Feed, change diapers, snuggle. This is a day in the life of mothers of newborns. This sounds simple, but it is usually done on no sleep, and with zero time for personal space. I am a big fan of my personal space, and though I love my kids and absolutely love the newborn stage, I made time for myself each day a priority from the beginning of my life as a mom. After both of my kids were born I made a point every evening to feed my baby, then hand them to my husband, shut the bathroom door, get in the bath, and read a magazine. This lasted for about 5-10 minutes each night before my baby would start crying for me, but that 5-10 minutes was enough to carry me through until the next evening. It allowed me time and space that was my own. It was peaceful, restful, rejuvenating.
It is essential to care for yourself after your baby is born when the demands come night and day, with or without sleep. Caring for a newborn, is to meet the needs of someone who is entirely dependent on you for their survival and emotional growth. This is not something to be taken lightly. As with any other role that requires so much of your emotional and mental investment, it is important to fill your own cup, so that you can pour out into those that you are nurturing. As in pregnancy, after the baby is born much of the focus tends to be on your adorable new family member. Few will remember to ask the mother how she is doing, what support she needs, or what can be done to care for her.
Though your community loves you and wants to care for your entire family during the postpartum season, many people simply don’t know how to care for the mother, and as mothers we are not told that is important to ask for help, and to let others know how they can support us.
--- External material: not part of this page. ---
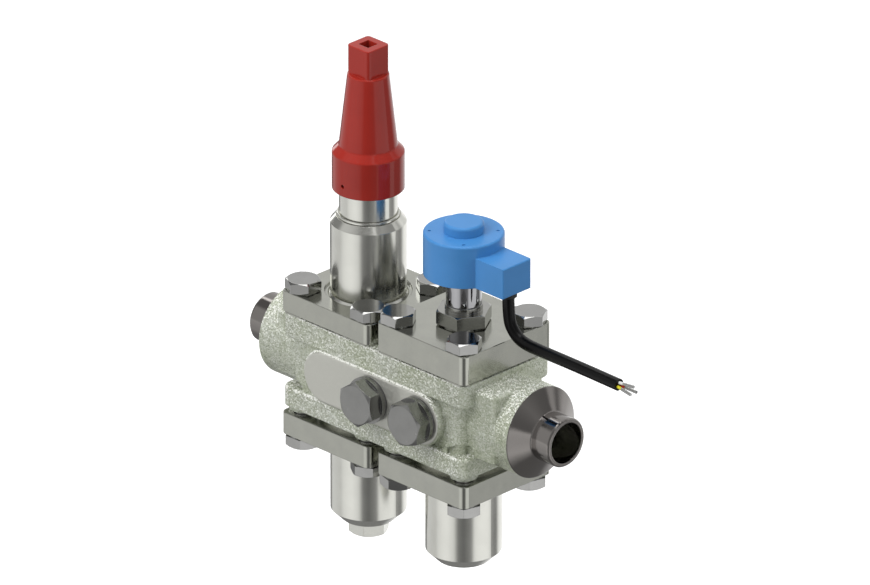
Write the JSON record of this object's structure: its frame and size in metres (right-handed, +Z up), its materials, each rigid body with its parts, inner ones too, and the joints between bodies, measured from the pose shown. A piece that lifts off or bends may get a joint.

Take some time before your baby is born to plan out what your postpartum self care will look like. Just like prenatal self care, the things that fill you up will be unique to you, so think about the things that bring you joy, and carve out some time for those on a regular basis. Talk to your partner, family, and friends in advance about how they can support you in nurturing yourself. That will possibly consist of them helping with your baby for a short stretch of time so that you can have the space to clear your mind. Many things can also be done with baby involved, or while baby is sleeping for a short stretch. Instead of using that time to do the laundry or dishes, ask for help with those things so that you can spend that time refreshing yourself. Here are a few ideas, but anything that brings you joy, and energizes you will work:
- taking a bath and reading a few pages in a magazine or book.
- journaling
- postnatal yoga
- running or walking
- spending time outdoors (this is an easy one that can be done with your baby in a carrier or stroller. It is good for both of you!)